A Justiça da Holanda concedeu a uma cirurgiã o direito de ver removidos do Google resultados de buscas que levavam à uma “lista negra” de médicos envolvidos em investigações de má conduta e impedidos de praticar a medicina. A médica realmente foi suspensa por negligência no pós operatório de um paciente e impedida temporariamente de exercer a profissão. Porém, após uma apelação, sua pena foi convertida em uma suspensão condicional, o que a permitiu continuar trabalhando. O caso, que foi concluído em julho e veio a público recentemente, é considerado o primeiro em que o direito ao esquecimento é aplicado em caso de negligência médica. Há vários semelhantes em discussão no Brasil. É uma grande derrota para o Google e um caso para se pensar a respeito.

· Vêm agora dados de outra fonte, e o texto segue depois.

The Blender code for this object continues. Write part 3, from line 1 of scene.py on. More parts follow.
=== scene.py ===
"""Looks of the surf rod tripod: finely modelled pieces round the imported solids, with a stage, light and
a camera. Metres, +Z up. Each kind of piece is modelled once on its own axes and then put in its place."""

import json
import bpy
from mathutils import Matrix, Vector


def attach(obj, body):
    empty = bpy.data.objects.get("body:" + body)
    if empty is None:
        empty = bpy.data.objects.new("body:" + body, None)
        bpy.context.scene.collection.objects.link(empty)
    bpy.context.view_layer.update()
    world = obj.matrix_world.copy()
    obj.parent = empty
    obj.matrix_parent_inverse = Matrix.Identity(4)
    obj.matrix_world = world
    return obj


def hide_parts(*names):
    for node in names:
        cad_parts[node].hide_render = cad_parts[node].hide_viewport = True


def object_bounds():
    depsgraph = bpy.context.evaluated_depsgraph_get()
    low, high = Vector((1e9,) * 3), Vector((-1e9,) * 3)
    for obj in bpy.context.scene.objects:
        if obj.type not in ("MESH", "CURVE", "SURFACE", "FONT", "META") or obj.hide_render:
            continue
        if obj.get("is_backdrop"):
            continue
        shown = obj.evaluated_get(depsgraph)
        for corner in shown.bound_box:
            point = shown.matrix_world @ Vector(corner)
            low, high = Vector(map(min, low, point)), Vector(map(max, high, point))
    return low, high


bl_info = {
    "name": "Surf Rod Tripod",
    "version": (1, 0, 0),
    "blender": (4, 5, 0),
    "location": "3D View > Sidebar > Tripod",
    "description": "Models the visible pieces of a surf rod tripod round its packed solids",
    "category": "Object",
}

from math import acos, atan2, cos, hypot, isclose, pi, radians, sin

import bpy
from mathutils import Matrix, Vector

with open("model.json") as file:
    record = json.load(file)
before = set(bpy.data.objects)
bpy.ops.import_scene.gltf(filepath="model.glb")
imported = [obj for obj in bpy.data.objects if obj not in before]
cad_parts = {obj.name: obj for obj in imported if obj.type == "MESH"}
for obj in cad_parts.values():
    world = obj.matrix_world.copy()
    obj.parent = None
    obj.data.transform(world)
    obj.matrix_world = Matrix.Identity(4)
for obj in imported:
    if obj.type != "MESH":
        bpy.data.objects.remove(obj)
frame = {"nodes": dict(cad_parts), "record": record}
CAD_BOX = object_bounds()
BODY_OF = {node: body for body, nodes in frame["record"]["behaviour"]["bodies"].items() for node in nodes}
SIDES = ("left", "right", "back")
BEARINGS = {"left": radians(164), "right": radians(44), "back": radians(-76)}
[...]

Um dos principais argumentos contra a adoção de mecanismos para suprimir informações da internet, o chamado direito ao esquecimento, é o uso desse tipo de garantia para esconder o passado de corruptos e malfeitores. Essa sempre foi uma das principais críticas contra a adoção de leis desse tipo, inclusive no Brasil. Uma análise dos relatórios mais recentes produzidos pelo Google na Europa, onde a lei está valendo, ajuda a colocar o assunto em uma nova perspectiva. Foram apresentadas cerca de 750 mil solicitações para a remoção de 2,7 milhões de links. Quase 90% dos solicitantes não são pessoas públicas e um grande número de pedidos partiu de menores de idade. Políticos e pessoas com exposição pública são, como era imaginado, os principais solicitantes, mas também são os que têm a maior taxa de pedidos negados. O Google atendeu quase todas as solicitações relativas à exposição de informações pessoais, mas contemplou menos de 5% das solicitações envolvendo políticos.

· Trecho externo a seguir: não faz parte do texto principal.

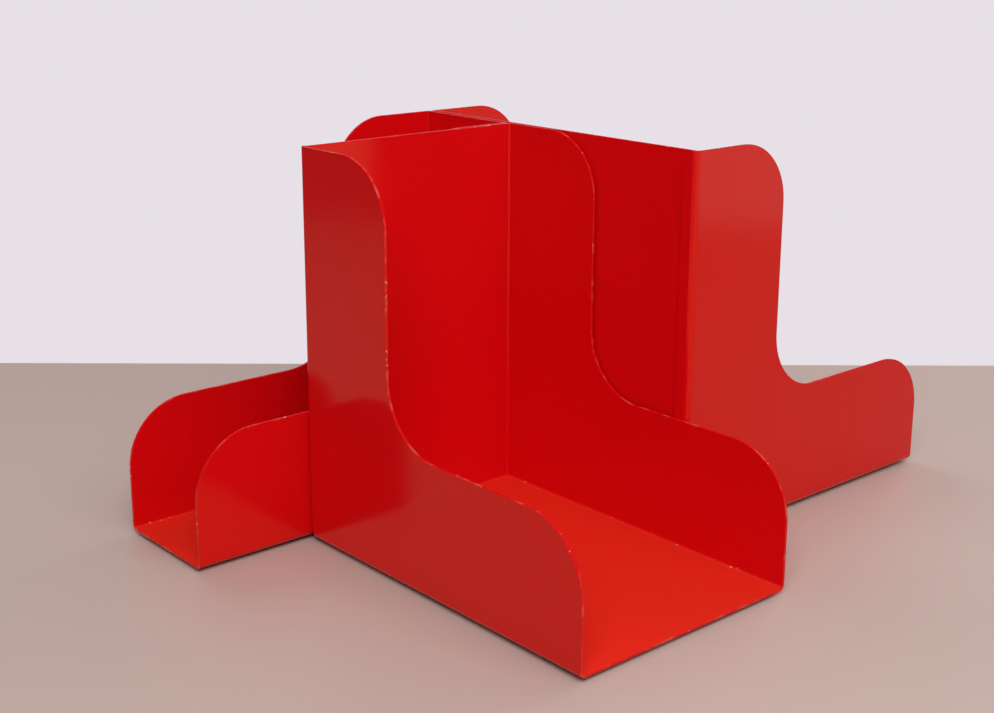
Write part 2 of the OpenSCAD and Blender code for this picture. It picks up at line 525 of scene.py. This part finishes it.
# Black rubber, die-cut from sheet: matt, with a fine grain of about 0.1 mm, which is drawn
# coarser so that it shows.
GRAIN, GRAIN_HEIGHT = 0.8, 0.00005  # millimetres from spot to spot, and metres
rubber, tree = empty_material("black_rubber")
place = add_node(tree, "TexCoord").outputs["Object"]
grain = add_node(tree, "TexNoise", {"Vector": place, "Scale": 1000 / GRAIN, "Detail": 2.0})
grained = add_node(tree, "Bump", {"Height": grain.outputs["Fac"], "Distance": GRAIN_HEIGHT})
shader = add_node(
    tree,
    "BsdfPrincipled",
    {
        "Base Color": linear("#1C1B1A"),
        "Roughness": 0.7,
        "IOR": 1.5,
        "Normal": grained.outputs["Normal"],
    },
)
add_node(tree, "OutputMaterial", {"Surface": shader.outputs["BSDF"]})
for kind in WIDTHS:
    low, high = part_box(kind + "_foot_pads")
    centres = [
        (x, y)
        for x in (low.x + PAD_RADIUS, high.x - PAD_RADIUS)
        for y in (low.y + PAD_RADIUS, high.y - PAD_RADIUS)
    ]
    pads = pad_mesh(kind + "_rubber_pads", centres, PAD_RADIUS, high.z - low.z, low.z)
    pads.data.materials.append(rubber)
    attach(pads, "root")
    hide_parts(kind + "_foot_pads")

# --------------------------------------------------------------------------------------------
# Table. A plain pale top that ends behind the stand; it is not part of the object.
# --------------------------------------------------------------------------------------------

VIEW_AZIMUTH = math.radians(-41.2)
# the camera's line of sight on the table, and the direction to its right
ahead = np.array([-math.sin(VIEW_AZIMUTH), math.cos(VIEW_AZIMUTH)])
aside = np.array([ahead[1], -ahead[0]])
# the stand's common corner
meeting = np.array([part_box("medium_tray")[1].x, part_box("medium_tray")[1].y])
# Metres from there to the far edge, which runs a little askew, to the near edge and to the sides
LEFT_BEHIND, RIGHT_BEHIND = 0.33, 0.345
TOP_BEFORE, TOP_ASIDE, TOP_THICK = 1.1, 1.4, 0.03
corners = [
    (*(meeting + u * ahead + v * aside), z)
    for z in (0.0, -TOP_THICK)
    for u, v in (
        (LEFT_BEHIND, -TOP_ASIDE),
        (-TOP_BEFORE, -TOP_ASIDE),
        (-TOP_BEFORE, TOP_ASIDE),
        (RIGHT_BEHIND, TOP_ASIDE),
    )
]
slab = bpy.data.meshes.new("table_top")
slab.from_pydata(
    corners,
    [],
    [(0, 1, 2, 3), (7, 6, 5, 4), (0, 4, 5, 1), (1, 5, 6, 2), (2, 6, 7, 3), (3, 7, 4, 0)],
)
table_top = add_object("table_top", slab)
# Pale laminate, pressed on a board: even in colour and half matt, so it takes soft shadows.
laminate, tree = empty_material("pale_laminate")
shader = add_node(
    tree, "BsdfPrincipled", {"Base Color": linear("#C2ADA6"), "Roughness": 0.45, "IOR": 1.45}
)
add_node(tree, "OutputMaterial", {"Surface": shader.outputs["BSDF"]})
slab.materials.append(laminate)

# --------------------------------------------------------------------------------------------
# Light. A pale studio gives soft light from above and all round, and four broad soft lamps give
# the faces to the front, the right and the rear a little more.
# --------------------------------------------------------------------------------------------

REAR_LEFT, FRONT_RIGHT = 0.1, 1.05  # how bright the mirrored room is on either side
OVERHEAD = 0.15  # and its ceiling
DOME = 0.36  # strength of the soft light from above
world = bpy.data.worlds.new("pale_room")
bpy.context.scene.world = world
world.use_nodes = True
tree = world.node_tree
tree.nodes.clear()
path = add_node(tree, "LightPath")
seen = add_node(
    tree,
    "Math",
    {0: path.outputs["Is Camera Ray"], 1: path.outputs["Is Transmission Ray"]},
    operation="MAXIMUM",
)
# what the lacquer mirrors: a pale room, darker to the left and rear and dark overhead, and the
# pale wall behind
direction = add_node(tree, "TexCoord").outputs["Generated"]
to_front_right = add_node(
    tree, "VectorMath", {0: direction, 1: (ahead[0], -ahead[1], 0.0)}, operation="DOT_PRODUCT"
)
to_wall = add_node(tree, "VectorMath", {0: direction, 1: (*ahead, 0.0)}, operation="DOT_PRODUCT")
room_level = add_node(
    tree,
    "MapRange",
    {
        "Value": to_front_right.outputs["Value"],
        "From Min": -1.0,
        "To Min": REAR_LEFT,
        "To Max": FRONT_RIGHT,
    },
)
rise = add_node(tree, "SeparateXYZ", {0: direction}).outputs["Z"]
overhead = add_node(
    tree,
    "MapRange",
    {"Value": rise, "From Min": 0.0, "From Max": 0.2},
    interpolation_type="SMOOTHSTEP",
)
wall_share = add_node(
    tree,
    "MapRange",
    {"Value": to_wall.outputs["Value"], "From Min": 0.5, "From Max": 0.9},
    interpolation_type="SMOOTHSTEP",
)
shown = add_node(tree, "Background", {"Color": linear("#E7E1E7"), "Strength": 1.0})
room = add_node(
    tree, "Background", {"Color": linear("#F0E8F1"), "Strength": room_level.outputs["Result"]}
)
around = add_node(
    tree,
    "MixShader",
    {0: wall_share.outputs["Result"], 1: room.outputs[0], 2: shown.outputs[0]},
)
ceiling = add_node(tree, "Background", {"Color": linear("#F0E8F1"), "Strength": OVERHEAD})
mirrored = add_node(
    tree, "MixShader", {0: overhead.outputs["Result"], 1: around.outputs[0], 2: ceiling.outputs[0]}
)
# what lights the faces: soft light from all round above the horizon, and none from below it
dome = add_node(
    tree,
    "MapRange",
    {"Value": rise, "From Min": 0.0, "From Max": 0.5, "To Max": DOME},
    interpolation_type="SMOOTHSTEP",
)
ambient = add_node(
    tree, "Background", {"Color": linear("#F3EFEC"), "Strength": dome.outputs["Result"]}
)
unseen = add_node(
    tree,
    "MixShader",
    {0: path.outputs["Is Glossy Ray"], 1: ambient.outputs[0], 2: mirrored.outputs[0]},
)
mixed = add_node(tree, "MixShader", {0: seen.outputs[0], 1: unseen.outputs[0], 2: shown.outputs[0]})
add_node(tree, "OutputWorld", {"Surface": mixed.outputs[0]})


STAND_MIDDLE = Vector((0, 0, 0.1))


def soft_lamp(name, place, size, power):
    """A square area lamp at place, turned so that its -Z axis points at the stand's middle."""
    data = bpy.data.lights.new(name, "AREA")
    data.shape, data.size, data.energy = "SQUARE", size, power
    lamp = add_object(name, data)
    lamp.location = place
    lamp.rotation_euler = (STAND_MIDDLE - Vector(place)).to_track_quat("-Z", "Y").to_euler()
    lamp.visible_glossy = False


soft_lamp("soft_front_left", (-1.25, -1.25, 1.8), 1.3, 35.0)
soft_lamp("soft_front", (-0.1, -1.7, 1.7), 1.4, 11.4)
soft_lamp("soft_back", (0.2, 1.7, 1.8), 1.4, 10.0)
soft_lamp("soft_right", (2.0, 0.1, 1.0), 1.4, 18.0)

# --------------------------------------------------------------------------------------------
# Camera, from the front left and a little above, as in the photograph.
# --------------------------------------------------------------------------------------------

PHOTO_WIDTH, PHOTO_HEIGHT = 994, 713
FOCAL, AXIS_X, AXIS_Y = 1505.09, 497.5, 306.96  # in the photograph's pixels
CAMERA_PLACE = (-0.79722, -0.80036, 0.46189)
azimuth, elevation, roll = VIEW_AZIMUTH, math.radians(14.528), math.radians(0.2435)
back = Vector(
    (
        math.sin(azimuth) * math.cos(elevation),
        -math.cos(azimuth) * math.cos(elevation),
        math.sin(elevation),
    )
)
level = Vector((math.cos(azimuth), math.sin(azimuth), 0))
upright = back.cross(level)
right = math.cos(roll) * level + math.sin(roll) * upright
up = -math.sin(roll) * level + math.cos(roll) * upright
data = bpy.data.cameras.new("camera")
data.sensor_width = 36
data.lens = FOCAL / PHOTO_WIDTH * data.sensor_width
data.shift_x = (PHOTO_WIDTH / 2 - AXIS_X) / PHOTO_WIDTH
data.shift_y = (AXIS_Y - PHOTO_HEIGHT / 2) / PHOTO_WIDTH
data.clip_start, data.clip_end = 0.01, 100
camera = add_object("camera", data)
camera.matrix_world = Matrix.Translation(CAMERA_PLACE) @ Matrix(
    (right, up, back)
).transposed().to_4x4()
bpy.context.scene.camera = camera
bpy.context.scene.view_settings.view_transform = "Standard"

O assunto é pedregoso e tem um desafio de origem: a dificuldade de se legislar em um ritmo pelo menos compatível ao do desenvolvimento da tecnologia. A discussão sobre o direito ao esquecimento costuma ser vista como um conflito entre os interesses do cidadão e o direito maior da sociedade, de ter acesso a registros de interesse histórico e de poder de se expressar livremente, em síntese: privacidade versus liberdade de expressão.
Por enquanto, discussões sobre a aplicação do dispositivo interessam mais diretamente aos cidadãos europeus, mas a discussão sobre as vantagens e desvantagens desse tipo de regulamentação é cada vez mais relevante no Brasil, onde esses problemas sendo analisando caso a caso pelo judiciário.

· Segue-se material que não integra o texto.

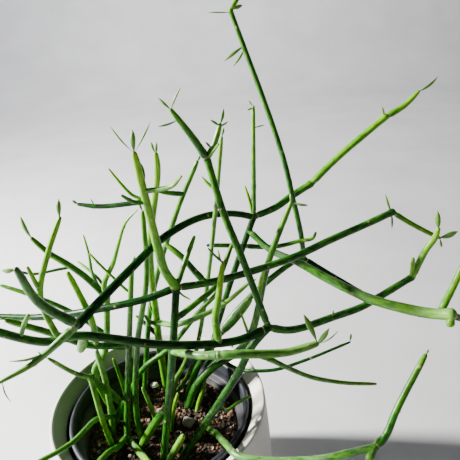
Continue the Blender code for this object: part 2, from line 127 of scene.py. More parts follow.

Em tempo. Uma das críticas que se faz à Operação Lava Jato é a suposta prática de vazamento seletivo de informações como forma de transformar suspeitas em fatos consumados, para constranger acusados, ou para mobilizar a opinião pública. O fato é que, falsas ou verdadeiras, informações divulgadas na internet se incorporam à biografia e, através do Google, ficam disponíveis para sempre.